Post by Palatine » 04-10-2006 12:10 AM

Third Retired General Wants Rumsfeld Out


By THOM SHANKER
Published: April 10, 2006

WASHINGTON, April 9 — The three-star Marine Corps general who was the military's top operations officer before the invasion of Iraq expressed regret, in an essay published Sunday, that he did not more energetically question those who had ordered the nation to war. He also urged active-duty officers to speak out now if they had doubts about the war.

Lt. Gen. Gregory Newbold, who retired in late 2002, also called for replacing Defense Secretary Donald H. Rumsfeld and "many others unwilling to fundamentally change their approach." He is the third retired senior officer in recent weeks to demand that Mr. Rumsfeld step down.

In the essay, in this week's issue of Time magazine, General Newbold wrote, "I now regret that I did not more openly challenge those who were determined to invade a country whose actions were peripheral to the real threat — Al Qaeda."

The decision to invade Iraq, he wrote, "was done with a casualness and swagger that are the special province of those who have never had to execute these missions — or bury the results."

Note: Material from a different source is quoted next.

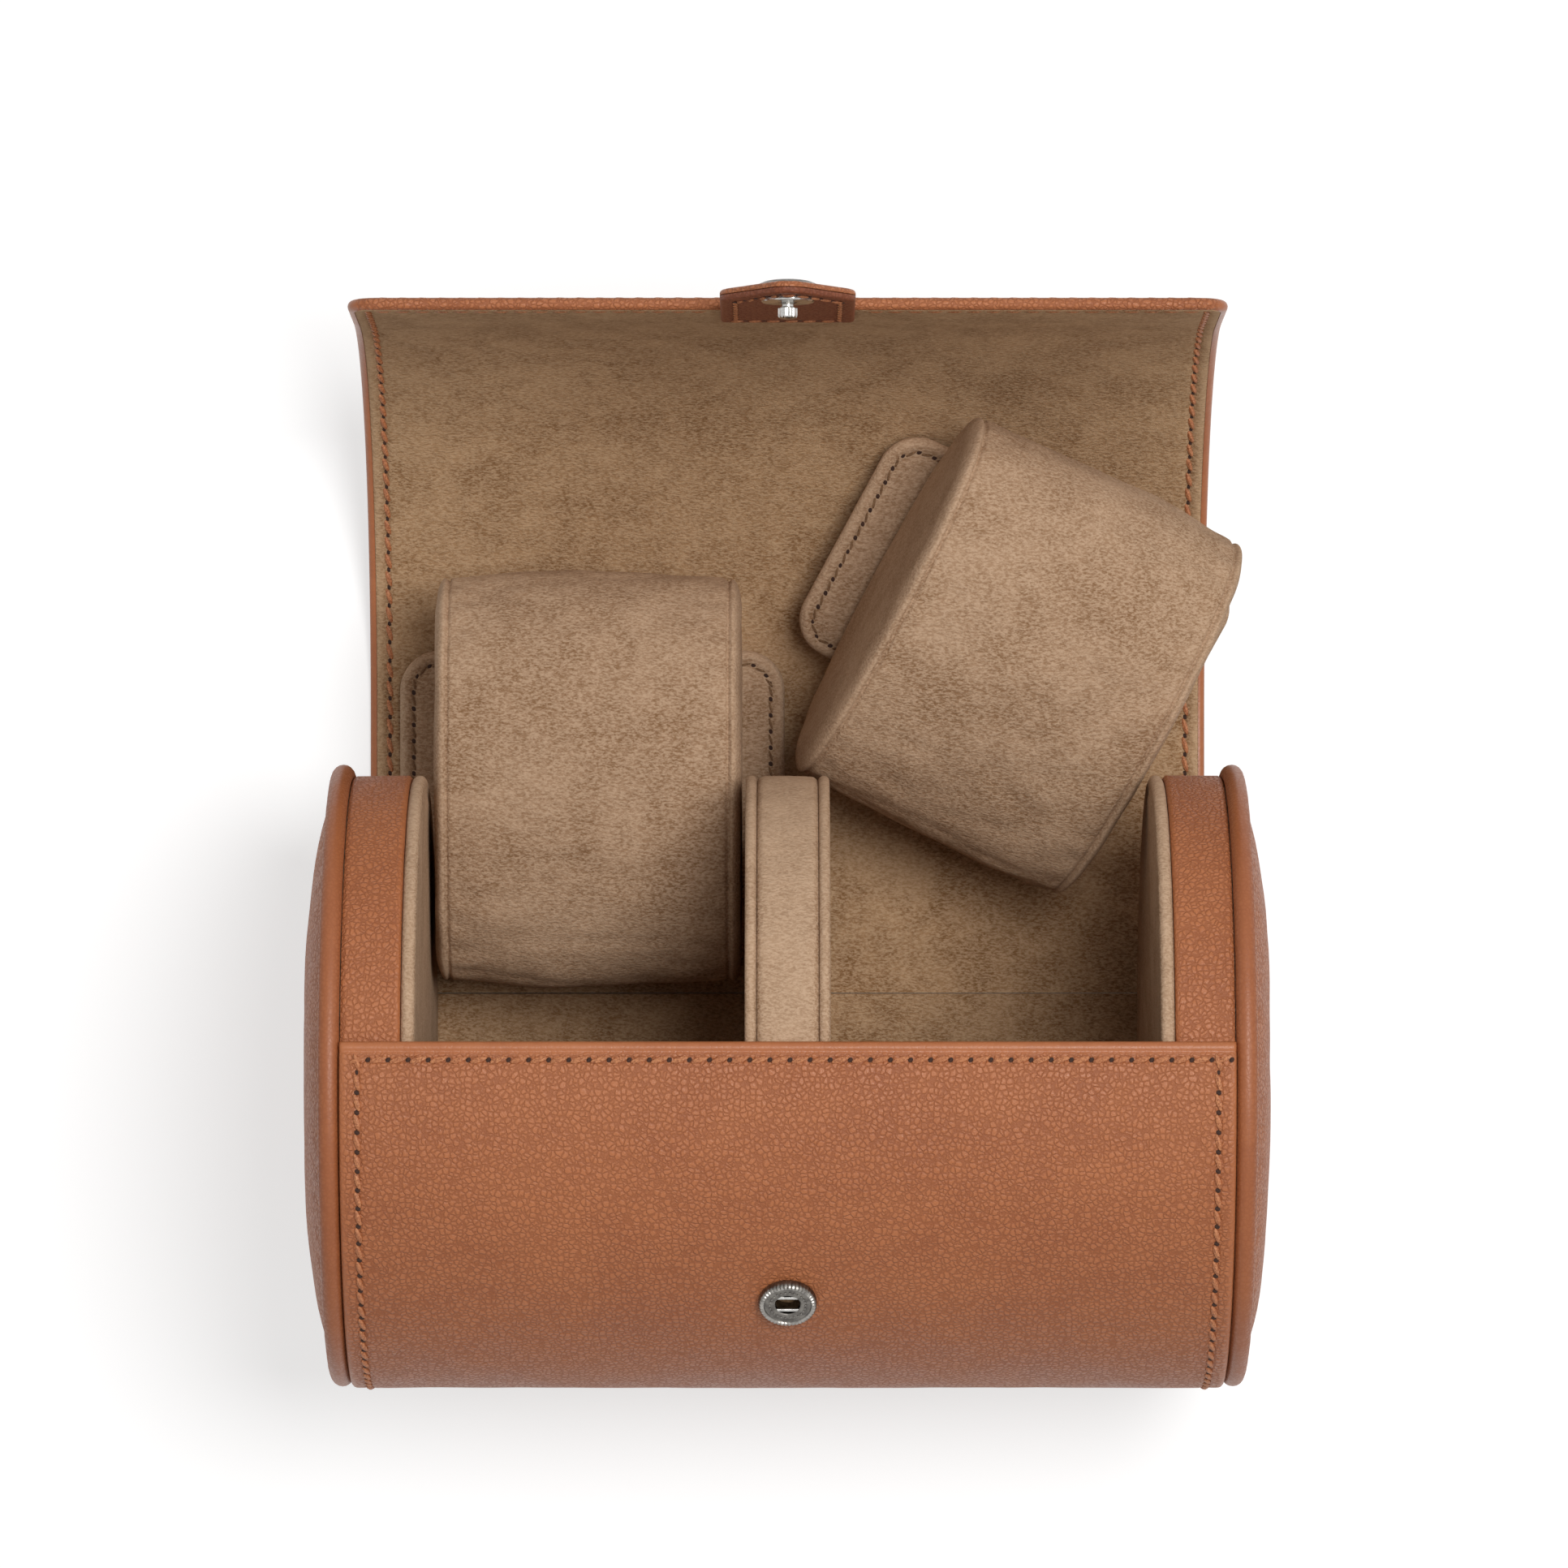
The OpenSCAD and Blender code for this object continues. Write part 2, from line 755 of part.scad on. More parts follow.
// The panel that goes round the cushion's face and ends, with its padding.
module cushion_cover(side) {
    color(taupe_suede)
        on_cushion(side)
            translate([0, 0, pad_lift])
                difference() {
                    pad_loft(pad_half, cushion_crown, face_shares(pad_face_steps));
                    core_solid();
                }
}

// The oval panel on one side of the cushion, outside the seam.
module cushion_side(side, hand) {
    shares = hand < 0 ? reversed(-1 * side_shares()) : side_shares();
    color(taupe_suede)
        on_cushion(side)
            translate([0, 0, pad_lift])
                pad_loft(pad_half, cushion_crown, shares);
}

module cushion_core(side) {
    color(pale_foam)
        on_cushion(side)
            translate([0, 0, pad_lift])
                core_solid();
}

// The padded base panel, whose wings stand out on both sides.
module cushion_base(side) {
    r = base_panel_corner_r;
    x = base_panel_w / 2 - r;
    y = base_panel_l / 2 - r;
    color(taupe_suede)
        on_cushion(side)
            linear_extrude(height = base_panel_t)
                rounded_outline([[-x, -y], [x, -y], [x, y], [-x, y]], r);
}

wrap_leather();
wrap_board();
wrap_lining();
end_face(-1);  // end_face_left
end_face(1);  // end_face_right
end_core(-1);  // end_core_left
end_core(1);  // end_core_right
piping(-1);  // piping_left
piping(1);  // piping_right
side_band(-1);  // side_band_left
side_band(1);  // side_band_right
end_facing(-1);  // end_facing_left
end_facing(1);  // end_facing_right
divider_core();
divider_strip();
divider_face(-1);  // divider_face_left
divider_face(1);  // divider_face_right
snap_socket();
snap_spring();
socket_washer();
flap_leather(1);  // flap_leather_1
flap_leather(2);  // flap_leather_2
flap_leather(3);  // flap_leather_3
flap_leather(4);  // flap_leather_4
flap_leather(5);  // flap_leather_5
flap_leather(6);  // flap_leather_6
flap_leather(7);  // flap_leather_7
flap_leather(8);  // flap_leather_8
flap_leather(9);  // flap_leather_9
flap_lining(1);  // flap_lining_1
flap_lining(2);  // flap_lining_2
flap_lining(3);  // flap_lining_3
flap_lining(4);  // flap_lining_4
flap_lining(5);  // flap_lining_5
flap_lining(6);  // flap_lining_6
flap_lining(7);  // flap_lining_7
flap_lining(8);  // flap_lining_8
flap_lining(9);  // flap_lining_9
tab_root_leather();
tab_root_backing();
tab_leather();
tab_backing();
snap_stud();
stud_cap();
cushion_cover(-1);  // cushion_left_cover
cushion_side(-1, -1);  // cushion_left_side_a
cushion_side(-1, 1);  // cushion_left_side_b
cushion_base(-1);  // cushion_left_base
cushion_core(-1);  // cushion_left_core
cushion_cover(1);  // cushion_right_cover
cushion_side(1, -1);  // cushion_right_side_a
cushion_side(1, 1);  // cushion_right_side_b
cushion_base(1);  // cushion_right_base
cushion_core(1);  // cushion_right_core
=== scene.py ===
"""Double watch roll: dresses the roll's solid frame in leather, suede, thread and metal."""

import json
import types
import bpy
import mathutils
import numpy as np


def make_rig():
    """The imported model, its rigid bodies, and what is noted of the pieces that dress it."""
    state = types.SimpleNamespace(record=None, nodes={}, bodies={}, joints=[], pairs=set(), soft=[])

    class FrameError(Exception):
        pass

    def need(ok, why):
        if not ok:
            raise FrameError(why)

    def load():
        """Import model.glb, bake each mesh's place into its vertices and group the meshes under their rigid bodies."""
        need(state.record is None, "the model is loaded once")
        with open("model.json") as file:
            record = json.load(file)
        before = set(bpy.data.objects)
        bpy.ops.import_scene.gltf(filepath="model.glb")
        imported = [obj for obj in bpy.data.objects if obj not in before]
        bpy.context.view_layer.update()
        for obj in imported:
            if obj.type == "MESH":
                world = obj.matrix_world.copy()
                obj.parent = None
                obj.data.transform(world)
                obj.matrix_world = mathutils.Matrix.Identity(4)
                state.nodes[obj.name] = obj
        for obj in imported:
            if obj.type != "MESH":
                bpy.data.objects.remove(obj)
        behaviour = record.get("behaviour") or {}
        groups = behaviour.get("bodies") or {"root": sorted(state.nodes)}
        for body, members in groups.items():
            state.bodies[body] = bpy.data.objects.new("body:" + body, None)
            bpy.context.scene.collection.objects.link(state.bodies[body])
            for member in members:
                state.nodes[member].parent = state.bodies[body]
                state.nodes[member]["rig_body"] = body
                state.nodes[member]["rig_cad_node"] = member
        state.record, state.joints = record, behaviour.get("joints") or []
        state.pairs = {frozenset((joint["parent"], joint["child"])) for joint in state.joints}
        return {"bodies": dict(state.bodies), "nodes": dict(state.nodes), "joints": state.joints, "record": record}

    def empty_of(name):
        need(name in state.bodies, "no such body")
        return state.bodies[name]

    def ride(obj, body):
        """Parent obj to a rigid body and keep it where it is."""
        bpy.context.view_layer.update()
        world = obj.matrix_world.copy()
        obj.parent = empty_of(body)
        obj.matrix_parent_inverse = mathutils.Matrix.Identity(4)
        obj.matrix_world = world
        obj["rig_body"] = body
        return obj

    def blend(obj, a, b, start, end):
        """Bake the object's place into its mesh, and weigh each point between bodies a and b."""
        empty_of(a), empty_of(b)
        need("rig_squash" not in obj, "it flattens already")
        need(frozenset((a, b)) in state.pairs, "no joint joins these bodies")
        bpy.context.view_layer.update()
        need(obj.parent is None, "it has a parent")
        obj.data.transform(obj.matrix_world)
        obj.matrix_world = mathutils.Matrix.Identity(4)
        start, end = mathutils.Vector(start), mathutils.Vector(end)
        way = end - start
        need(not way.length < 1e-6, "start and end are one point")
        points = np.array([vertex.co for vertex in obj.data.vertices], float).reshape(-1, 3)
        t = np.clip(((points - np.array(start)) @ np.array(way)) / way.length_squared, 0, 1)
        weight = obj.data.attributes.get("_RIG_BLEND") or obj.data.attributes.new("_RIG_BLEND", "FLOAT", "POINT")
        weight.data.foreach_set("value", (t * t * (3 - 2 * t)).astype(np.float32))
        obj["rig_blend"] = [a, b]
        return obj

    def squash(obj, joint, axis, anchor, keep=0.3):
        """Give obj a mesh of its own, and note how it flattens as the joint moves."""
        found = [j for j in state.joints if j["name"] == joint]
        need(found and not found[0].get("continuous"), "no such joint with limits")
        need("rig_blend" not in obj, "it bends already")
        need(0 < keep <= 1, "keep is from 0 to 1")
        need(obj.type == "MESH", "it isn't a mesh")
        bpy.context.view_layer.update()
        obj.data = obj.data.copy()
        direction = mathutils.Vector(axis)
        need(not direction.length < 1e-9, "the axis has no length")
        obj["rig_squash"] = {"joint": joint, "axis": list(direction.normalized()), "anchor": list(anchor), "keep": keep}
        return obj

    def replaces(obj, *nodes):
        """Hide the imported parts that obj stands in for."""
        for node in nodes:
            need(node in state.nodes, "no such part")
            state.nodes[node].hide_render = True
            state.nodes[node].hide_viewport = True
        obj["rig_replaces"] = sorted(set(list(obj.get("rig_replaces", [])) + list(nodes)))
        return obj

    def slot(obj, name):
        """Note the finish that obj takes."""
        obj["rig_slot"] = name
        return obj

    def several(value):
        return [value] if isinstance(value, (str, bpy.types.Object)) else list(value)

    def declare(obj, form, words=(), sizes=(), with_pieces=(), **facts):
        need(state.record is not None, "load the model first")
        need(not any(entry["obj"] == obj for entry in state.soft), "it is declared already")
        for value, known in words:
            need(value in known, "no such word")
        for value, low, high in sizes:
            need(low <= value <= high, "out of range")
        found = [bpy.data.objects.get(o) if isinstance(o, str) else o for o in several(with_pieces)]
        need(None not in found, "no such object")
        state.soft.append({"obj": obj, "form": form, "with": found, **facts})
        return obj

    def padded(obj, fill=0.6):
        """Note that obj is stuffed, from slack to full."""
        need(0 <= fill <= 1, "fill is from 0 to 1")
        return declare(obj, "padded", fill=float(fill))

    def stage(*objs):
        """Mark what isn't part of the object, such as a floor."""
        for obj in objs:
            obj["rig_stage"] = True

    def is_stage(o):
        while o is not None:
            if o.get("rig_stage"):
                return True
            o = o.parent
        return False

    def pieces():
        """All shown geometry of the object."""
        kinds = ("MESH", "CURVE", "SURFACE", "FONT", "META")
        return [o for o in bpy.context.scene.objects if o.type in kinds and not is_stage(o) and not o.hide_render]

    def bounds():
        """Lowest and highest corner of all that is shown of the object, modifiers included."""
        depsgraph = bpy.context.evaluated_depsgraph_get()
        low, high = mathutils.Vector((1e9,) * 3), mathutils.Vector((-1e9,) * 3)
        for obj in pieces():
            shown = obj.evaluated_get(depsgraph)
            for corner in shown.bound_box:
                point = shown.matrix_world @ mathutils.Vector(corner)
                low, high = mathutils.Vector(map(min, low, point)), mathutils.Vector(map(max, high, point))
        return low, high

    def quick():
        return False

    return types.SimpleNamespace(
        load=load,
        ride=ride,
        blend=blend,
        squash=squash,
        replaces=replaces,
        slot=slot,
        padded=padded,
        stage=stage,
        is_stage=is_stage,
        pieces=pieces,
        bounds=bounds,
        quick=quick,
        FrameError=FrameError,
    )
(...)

Though some active-duty officers will say in private that they disagree with Mr. Rumsfeld's handling of Iraq, none have spoken out publicly. They attribute their silence to respect for civilian control of the military, as set in the Constitution — but some also say they know it would be professional suicide to speak up.

"The officer corps is willing to sacrifice their lives for their country, but not their careers," said one combat veteran who says the Pentagon's civilian leadership made serious mistakes in Iraq, but has declined to voice his concerns for attribution.

Many officers who served in Iraq also say privately that regardless of flawed war planning or early mistakes by civilian and military officers, the American public would hold the current officer corps responsible for failure in Iraq. These officers do not want to discuss doubts about the mission publicly now. General Newbold acknowledged these issues, saying he decided to go public only after "the encouragement of some still in positions of military leadership" and in order to "offer a challenge to those still in uniform."

A leader's responsibility "is to give voice to those who can't — or don't have the opportunity to — speak," General Newbold wrote. "Enlisted members of the armed forces swear their oath to those appointed over them; an officer swears an oath not to a person but to the Constitution. The distinction is important."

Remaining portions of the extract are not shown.